- **Work to be completed**
Restate verbatim the lines between the one holding "straight_length = thickness" and the one holding "zip(*points))), Vector(map(max, zip(*points)))", both included, and no others.

━━━━━━━━

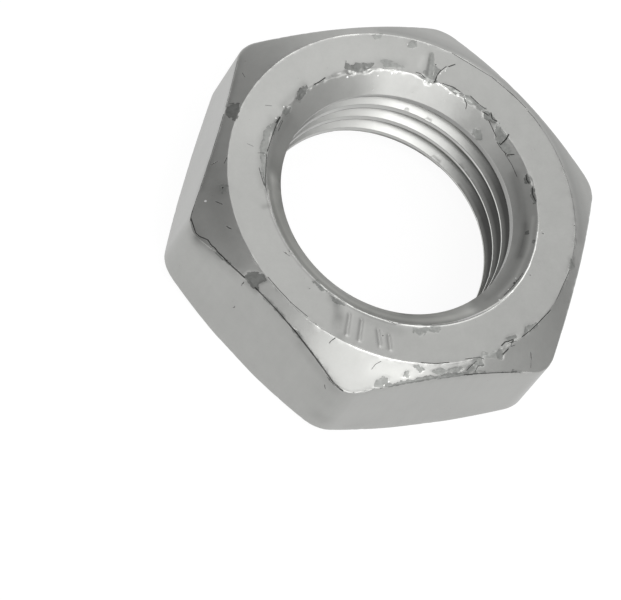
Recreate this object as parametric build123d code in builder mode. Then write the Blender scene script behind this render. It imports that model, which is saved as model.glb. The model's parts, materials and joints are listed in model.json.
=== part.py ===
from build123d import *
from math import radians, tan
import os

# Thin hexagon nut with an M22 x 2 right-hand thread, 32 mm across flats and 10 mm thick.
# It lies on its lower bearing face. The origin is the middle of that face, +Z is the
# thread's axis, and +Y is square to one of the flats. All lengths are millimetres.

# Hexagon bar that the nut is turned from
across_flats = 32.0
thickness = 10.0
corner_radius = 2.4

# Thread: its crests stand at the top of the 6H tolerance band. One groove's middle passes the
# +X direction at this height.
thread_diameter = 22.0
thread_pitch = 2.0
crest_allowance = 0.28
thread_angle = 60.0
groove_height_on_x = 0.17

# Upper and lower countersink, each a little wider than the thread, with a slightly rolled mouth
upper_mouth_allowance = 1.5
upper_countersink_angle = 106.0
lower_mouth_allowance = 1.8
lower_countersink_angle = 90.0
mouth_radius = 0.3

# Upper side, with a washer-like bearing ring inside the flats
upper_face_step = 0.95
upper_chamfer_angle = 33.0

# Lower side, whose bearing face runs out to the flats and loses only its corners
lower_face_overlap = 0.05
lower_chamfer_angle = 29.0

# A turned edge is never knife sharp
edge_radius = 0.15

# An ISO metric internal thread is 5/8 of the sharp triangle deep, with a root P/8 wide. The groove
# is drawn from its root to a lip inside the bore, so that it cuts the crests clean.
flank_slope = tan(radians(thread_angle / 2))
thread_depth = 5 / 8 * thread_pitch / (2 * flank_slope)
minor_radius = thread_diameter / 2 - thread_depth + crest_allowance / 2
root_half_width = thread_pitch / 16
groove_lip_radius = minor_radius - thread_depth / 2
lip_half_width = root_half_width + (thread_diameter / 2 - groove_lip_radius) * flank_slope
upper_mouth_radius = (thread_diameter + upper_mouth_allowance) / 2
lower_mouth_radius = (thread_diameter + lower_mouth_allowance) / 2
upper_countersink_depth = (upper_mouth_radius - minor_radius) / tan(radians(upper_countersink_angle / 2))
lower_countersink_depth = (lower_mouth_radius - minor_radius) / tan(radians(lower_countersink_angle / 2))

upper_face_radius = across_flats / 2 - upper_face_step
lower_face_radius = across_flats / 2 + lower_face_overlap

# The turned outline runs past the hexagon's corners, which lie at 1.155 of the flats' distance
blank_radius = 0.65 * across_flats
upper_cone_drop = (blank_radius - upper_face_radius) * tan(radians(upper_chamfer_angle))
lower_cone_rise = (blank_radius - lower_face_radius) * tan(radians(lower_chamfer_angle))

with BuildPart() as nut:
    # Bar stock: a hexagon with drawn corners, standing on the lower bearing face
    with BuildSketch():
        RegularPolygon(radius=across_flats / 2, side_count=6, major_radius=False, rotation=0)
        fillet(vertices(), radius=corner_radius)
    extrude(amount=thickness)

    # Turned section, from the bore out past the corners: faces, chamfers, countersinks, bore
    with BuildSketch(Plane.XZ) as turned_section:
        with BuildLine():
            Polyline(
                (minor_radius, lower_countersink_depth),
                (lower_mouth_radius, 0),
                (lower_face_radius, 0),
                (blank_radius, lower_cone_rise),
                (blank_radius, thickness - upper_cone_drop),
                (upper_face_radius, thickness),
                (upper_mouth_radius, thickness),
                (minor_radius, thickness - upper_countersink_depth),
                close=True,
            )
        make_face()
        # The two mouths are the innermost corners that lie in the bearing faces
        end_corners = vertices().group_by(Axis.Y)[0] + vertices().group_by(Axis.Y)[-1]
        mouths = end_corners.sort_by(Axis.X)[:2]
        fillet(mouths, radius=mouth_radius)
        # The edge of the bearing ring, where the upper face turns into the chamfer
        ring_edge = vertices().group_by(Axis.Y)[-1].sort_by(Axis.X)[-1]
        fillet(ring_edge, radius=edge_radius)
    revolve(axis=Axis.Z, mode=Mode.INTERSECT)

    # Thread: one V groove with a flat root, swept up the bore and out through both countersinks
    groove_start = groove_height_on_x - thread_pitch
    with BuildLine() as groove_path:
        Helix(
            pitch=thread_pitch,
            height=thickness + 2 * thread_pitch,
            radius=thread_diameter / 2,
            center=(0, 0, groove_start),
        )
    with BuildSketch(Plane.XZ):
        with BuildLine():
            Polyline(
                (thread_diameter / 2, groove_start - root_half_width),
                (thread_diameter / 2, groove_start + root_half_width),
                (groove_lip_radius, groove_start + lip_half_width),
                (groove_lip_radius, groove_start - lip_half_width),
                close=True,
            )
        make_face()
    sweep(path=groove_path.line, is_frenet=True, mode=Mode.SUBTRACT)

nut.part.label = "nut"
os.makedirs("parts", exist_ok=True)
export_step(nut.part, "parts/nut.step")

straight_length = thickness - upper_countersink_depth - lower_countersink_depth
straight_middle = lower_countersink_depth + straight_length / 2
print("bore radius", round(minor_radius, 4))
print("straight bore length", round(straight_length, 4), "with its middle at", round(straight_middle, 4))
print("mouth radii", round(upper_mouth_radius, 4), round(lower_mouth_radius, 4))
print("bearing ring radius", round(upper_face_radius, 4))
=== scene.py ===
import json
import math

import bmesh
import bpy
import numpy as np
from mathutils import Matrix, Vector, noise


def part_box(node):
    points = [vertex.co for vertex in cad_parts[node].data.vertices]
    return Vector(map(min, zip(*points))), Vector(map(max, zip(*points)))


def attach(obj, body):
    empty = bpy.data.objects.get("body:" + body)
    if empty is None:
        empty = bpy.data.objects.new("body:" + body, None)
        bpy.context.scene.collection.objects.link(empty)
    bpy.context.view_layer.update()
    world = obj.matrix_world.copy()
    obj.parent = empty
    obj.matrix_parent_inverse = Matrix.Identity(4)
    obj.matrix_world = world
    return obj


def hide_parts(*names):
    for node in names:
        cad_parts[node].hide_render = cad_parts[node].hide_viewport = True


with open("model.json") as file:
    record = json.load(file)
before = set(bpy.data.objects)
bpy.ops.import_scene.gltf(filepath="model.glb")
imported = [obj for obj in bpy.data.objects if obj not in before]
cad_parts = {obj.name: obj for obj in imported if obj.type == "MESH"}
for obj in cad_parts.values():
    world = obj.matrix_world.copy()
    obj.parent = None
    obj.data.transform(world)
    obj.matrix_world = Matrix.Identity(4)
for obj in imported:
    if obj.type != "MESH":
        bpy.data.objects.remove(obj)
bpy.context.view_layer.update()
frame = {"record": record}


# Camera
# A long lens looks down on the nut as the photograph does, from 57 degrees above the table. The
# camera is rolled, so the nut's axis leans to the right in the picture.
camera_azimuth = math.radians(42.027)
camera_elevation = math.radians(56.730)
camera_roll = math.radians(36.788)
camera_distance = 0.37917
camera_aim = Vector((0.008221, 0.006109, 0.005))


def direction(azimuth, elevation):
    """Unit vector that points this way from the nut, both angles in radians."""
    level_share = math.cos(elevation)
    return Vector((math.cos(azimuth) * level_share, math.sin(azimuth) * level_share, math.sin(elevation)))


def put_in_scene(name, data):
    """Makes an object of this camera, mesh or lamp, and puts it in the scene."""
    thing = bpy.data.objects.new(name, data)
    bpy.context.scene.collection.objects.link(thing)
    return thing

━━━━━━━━

- **Written answer**
straight_length = thickness - upper_countersink_depth - lower_countersink_depth
straight_middle = lower_countersink_depth + straight_length / 2
print("bore radius", round(minor_radius, 4))
print("straight bore length", round(straight_length, 4), "with its middle at", round(straight_middle, 4))
print("mouth radii", round(upper_mouth_radius, 4), round(lower_mouth_radius, 4))
print("bearing ring radius", round(upper_face_radius, 4))
=== scene.py ===
import json
import math

import bmesh
import bpy
import numpy as np
from mathutils import Matrix, Vector, noise


def part_box(node):
    points = [vertex.co for vertex in cad_parts[node].data.vertices]
    return Vector(map(min, zip(*points))), Vector(map(max, zip(*points)))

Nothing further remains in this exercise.